**CHALLENGE:**
Locate the string "bodies" in the listing below. Copy every line where it is found.

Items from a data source
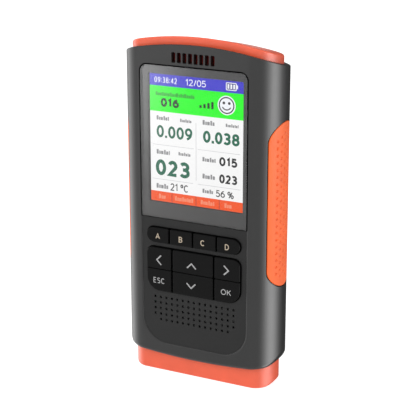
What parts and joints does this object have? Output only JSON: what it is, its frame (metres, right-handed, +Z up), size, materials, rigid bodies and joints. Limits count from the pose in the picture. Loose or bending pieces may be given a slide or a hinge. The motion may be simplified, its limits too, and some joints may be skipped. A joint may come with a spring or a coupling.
{
  "type": "air quality monitor",
  "caption": "Handheld air quality monitor with a colour display, push keys, a speaker grille, orange end caps and rubber side grips; stands upright on its base.",
  "frame": {"origin": "centre of the overall box on the underside of the bottom cap, on the surface the monitor stands on", "axes": "+Z up along the height; -Y out of the display and +Y out of the back; +X to the right of someone facing the display"},
  "size_m": [0.084, 0.0322, 0.175],
  "materials": {
    "shell": "dark grey moulded plastic, fine satin texture",
    "fascia": "slightly darker matt grey plastic plate",
    "orange": "coral orange moulded plastic, satin",
    "grip": "orange soft rubber with rows of small dimples",
    "window": "clear flat glass over a dark frame",
    "display_frame": "black painted pressed metal",
    "screen": "lit colour display",
    "diffuser": "white diffusing film stack",
    "key": "black satin key tops with pale printed signs",
    "silicone": "dark grey silicone sheet",
    "mesh_cloth": "fine black dust mesh",
    "board": "green solder mask",
    "chip": "black moulded resin",
    "steel": "plated steel",
    "battery_foil": "silver laminated foil",
    "sensor_plastic": "black moulded plastic",
    "brass": "turned brass",
    "sensor_can": "satin metal can",
    "white_plastic": "white moulded plastic"
  },
  "bodies": {
    "housing": {"battery": "battery_foil", "board_screw_1": "steel", "board_screw_2": "steel", "bottom_cap": "orange", "charging_socket": "steel", "control_chip": "chip", "display_backlight": "diffuser", "display_frame": "display_frame", "display_panel": "screen", "formaldehyde_sensor": "sensor_can", "front_shell": "shell", "grille_mesh": "mesh_cloth", "grip_left": "grip", "grip_right": "grip", "humidity_sensor": "white_plastic", "keypad_fascia": "fascia", "keypad_mat": "silicone", "laser_module": "brass", "main_board": "board", "rear_cover": "shell", "sensor_cover": "sensor_plastic", "sensor_housing": "sensor_plastic", "shell_screw_1": "steel", "shell_screw_2": "steel", "shell_screw_3": "steel", "shell_screw_4": "steel", "speaker": "sensor_plastic", "top_cap": "orange", "vapour_sensor": "sensor_can", "vent_mesh": "mesh_cloth", "window_lens": "window"},
    "key_a_body": {"key_a": "key"},
    "key_b_body": {"key_b": "key"},
    "key_c_body": {"key_c": "key"},
    "key_d_body": {"key_d": "key"},
    "key_left_body": {"key_left": "key"},
    "key_up_body": {"key_up": "key"},
    "key_right_body": {"key_right": "key"},
    "key_escape_body": {"key_escape": "key"},
    "key_down_body": {"key_down": "key"},
    "key_ok_body": {"key_ok": "key"},
    "fan": {"fan_rotor": "sensor_plastic"}
  },
  "joints": [
    {"name": "key_a_press", "type": "slide", "parent": "housing", "child": "key_a_body", "axis": [0, 1, 0], "range_m": [0, 0.0007], "stiffness_N_per_m": 800},
    {"name": "key_b_press", "type": "slide", "parent": "housing", "child": "key_b_body", "axis": [0, 1, 0], "range_m": [0, 0.0007], "stiffness_N_per_m": 800},
    {"name": "key_c_press", "type": "slide", "parent": "housing", "child": "key_c_body", "axis": [0, 1, 0], "range_m": [0, 0.0007], "stiffness_N_per_m": 800},
    {"name": "key_d_press", "type": "slide", "parent": "housing", "child": "key_d_body", "axis": [0, 1, 0], "range_m": [0, 0.0007], "stiffness_N_per_m": 800},
    {"name": "key_left_press", "type": "slide", "parent": "housing", "child": "key_left_body", "axis": [0, 1, 0], "range_m": [0, 0.0007], "stiffness_N_per_m": 800},
    {"name": "key_up_press", "type": "slide", "parent": "housing", "child": "key_up_body", "axis": [0, 1, 0], "range_m": [0, 0.0007], "stiffness_N_per_m": 800},
    {"name": "key_right_press", "type": "slide", "parent": "housing", "child": "key_right_body", "axis": [0, 1, 0], "range_m": [0, 0.0007], "stiffness_N_per_m": 800},
    {"name": "key_escape_press", "type": "slide", "parent": "housing", "child": "key_escape_body", "axis": [0, 1, 0], "range_m": [0, 0.0007], "stiffness_N_per_m": 800},
    {"name": "key_down_press", "type": "slide", "parent": "housing", "child": "key_down_body", "axis": [0, 1, 0], "range_m": [0, 0.0007], "stiffness_N_per_m": 800},
    {"name": "key_ok_press", "type": "slide", "parent": "housing", "child": "key_ok_body", "axis": [0, 1, 0], "range_m": [0, 0.0007], "stiffness_N_per_m": 800},
    {"name": "fan_spin", "type": "hinge", "parent": "housing", "child": "fan", "pos_m": [0.008, 0.003, 0.131], "axis": [0, 1, 0], "continuous": true}
  ]
}
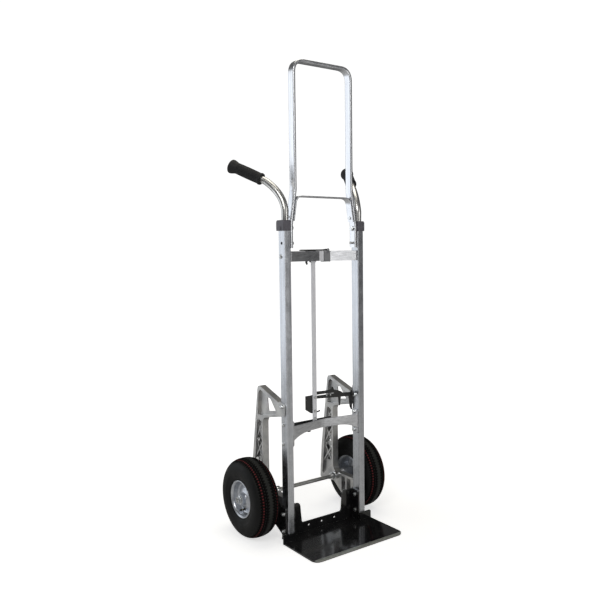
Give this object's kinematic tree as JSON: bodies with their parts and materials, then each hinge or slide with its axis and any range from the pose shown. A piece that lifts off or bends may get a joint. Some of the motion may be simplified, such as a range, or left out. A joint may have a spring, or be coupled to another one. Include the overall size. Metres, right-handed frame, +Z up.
{
  "type": "convertible hand truck",
  "caption": "Aluminium hand truck with rear pneumatic wheels on cast brackets, a steel toe plate, curved hand grips and a folding loop handle held by pull pins.",
  "frame": {"origin": "floor level on the underside of the toe plate, in the middle of its width and under the front faces of the rails", "axes": "+Z up along the rails, -Y towards the front where the toe plate points, +X to the right seen from the front"},
  "size_m": [0.541, 0.419, 1.503],
  "materials": {
    "mill_aluminium": "satin extruded",
    "bent_aluminium": "bright drawn",
    "cast_aluminium": "rough cast",
    "zinc_plate": "bright zinc plated",
    "axle_steel": "cold drawn",
    "black_enamel": "gloss black enamel",
    "black_steel": "semi-gloss black",
    "cap_plastic": "moulded grey",
    "grip_rubber": "matte moulded",
    "tyre_rubber": "treaded",
    "rim_paint": "silver paint on pressed steel"
  },
  "bodies": {
    "frame": {"rail_left": "mill_aluminium", "rail_cap_left": "cap_plastic", "grip_tube_left": "bent_aluminium", "grip_left": "grip_rubber", "wheel_bracket_left": "cast_aluminium", "axle_plate_left": "black_enamel", "axle_collar_left": "zinc_plate", "axle_nut_left": "zinc_plate", "crossbar_bolt_upper_left": "zinc_plate", "crossbar_bolt_lower_left_1": "zinc_plate", "crossbar_bolt_lower_left_2": "zinc_plate", "wheel_bracket_bolt_left": "zinc_plate", "axle_plate_bolt_left_1": "zinc_plate", "axle_plate_bolt_left_2": "zinc_plate", "loop_pivot_bolt_left": "zinc_plate", "rail_right": "mill_aluminium", "rail_cap_right": "cap_plastic", "grip_tube_right": "bent_aluminium", "grip_right": "grip_rubber", "wheel_bracket_right": "cast_aluminium", "axle_plate_right": "black_enamel", "axle_collar_right": "zinc_plate", "axle_nut_right": "zinc_plate", "crossbar_bolt_upper_right": "zinc_plate", "crossbar_bolt_lower_right_1": "zinc_plate", "crossbar_bolt_lower_right_2": "zinc_plate", "wheel_bracket_bolt_right": "zinc_plate", "axle_plate_bolt_right_1": "zinc_plate", "axle_plate_bolt_right_2": "zinc_plate", "loop_pivot_bolt_right": "zinc_plate", "upper_crossbar": "mill_aluminium", "lower_crossbar": "mill_aluminium", "toe_plate": "black_enamel", "rod_guide": "black_steel", "lever_pivot_pin": "zinc_plate", "latch_pivot_pin": "zinc_plate", "axle": "axle_steel", "lever_bracket": "axle_steel"},
    "loop": {"loop_handle": "bent_aluminium", "loop_brace": "bent_aluminium", "brace_rivet_left": "zinc_plate", "brace_rivet_right": "zinc_plate"},
    "loop_pin_left": {"loop_pin_left": "zinc_plate"},
    "loop_pin_right": {"loop_pin_right": "zinc_plate"},
    "wheel_left": {"tyre_left": "tyre_rubber", "wheel_rim_left": "rim_paint", "hub_bearing_left": "zinc_plate"},
    "wheel_right": {"tyre_right": "tyre_rubber", "wheel_rim_right": "rim_paint", "hub_bearing_right": "zinc_plate"},
    "rod": {"release_rod": "mill_aluminium", "latch_plate": "black_steel", "latch_plate_bolt": "zinc_plate", "rod_stop_bolt": "zinc_plate", "latch_link_pin": "zinc_plate", "lever_link_pin": "zinc_plate"},
    "latch": {"latch_arm": "black_steel"},
    "lever": {"hand_lever": "black_steel"}
  },
  "joints": [
    {"name": "wheel_left_spin", "type": "hinge", "parent": "frame", "child": "wheel_left", "pos_m": [-0.2224, 0.124, 0.127], "axis": [1, 0, 0], "continuous": true},
    {"name": "wheel_right_spin", "type": "hinge", "parent": "frame", "child": "wheel_right", "pos_m": [0.2224, 0.124, 0.127], "axis": [1, 0, 0], "continuous": true},
    {"name": "loop_fold", "type": "hinge", "parent": "frame", "child": "loop", "pos_m": [0, 0.0155, 0.988], "axis": [1, 0, 0], "range_deg": [0, 90]},
    {"name": "loop_pin_left_slide", "type": "slide", "parent": "loop", "child": "loop_pin_left", "axis": [-1, 0, 0], "range_m": [0, 0.0048]},
    {"name": "loop_pin_right_slide", "type": "slide", "parent": "loop", "child": "loop_pin_right", "axis": [1, 0, 0], "range_m": [0, 0.0048]},
    {"name": "hand_lever_lift", "type": "hinge", "parent": "frame", "child": "lever", "pos_m": [0.024, 0.0261, 0.9195], "axis": [0, 1, 0], "range_deg": [0, 14]},
    {"name": "release_rod_slide", "type": "slide", "parent": "frame", "child": "rod", "axis": [0, 0, 1], "range_m": [0, 0.01339]},
    {"name": "latch_arm_turn", "type": "hinge", "parent": "frame", "child": "latch", "pos_m": [0.146, 0.0356, 0.455], "axis": [0, 1, 0], "range_deg": [0, 4.4]}
  ],
  "couplings": [
    {"joint": "release_rod_slide", "follows": "hand_lever_lift", "m_per_rad": 0.054},
    {"joint": "latch_arm_turn", "follows": "hand_lever_lift", "ratio": 0.30682}
  ]
}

**EXERCISE RESPONSE:**
What parts and joints does this object have? Output only JSON: what it is, its frame (metres, right-handed, +Z up), size, materials, rigid bodies and joints. Limits count from the pose in the picture. Loose or bending pieces may be given a slide or a hinge. The motion may be simplified, its limits too, and some joints may be skipped. A joint may come with a spring or a coupling.
  "bodies": {
Give this object's kinematic tree as JSON: bodies with their parts and materials, then each hinge or slide with its axis and any range from the pose shown. A piece that lifts off or bends may get a joint. Some of the motion may be simplified, such as a range, or left out. A joint may have a spring, or be coupled to another one. Include the overall size. Metres, right-handed frame, +Z up.
  "bodies": {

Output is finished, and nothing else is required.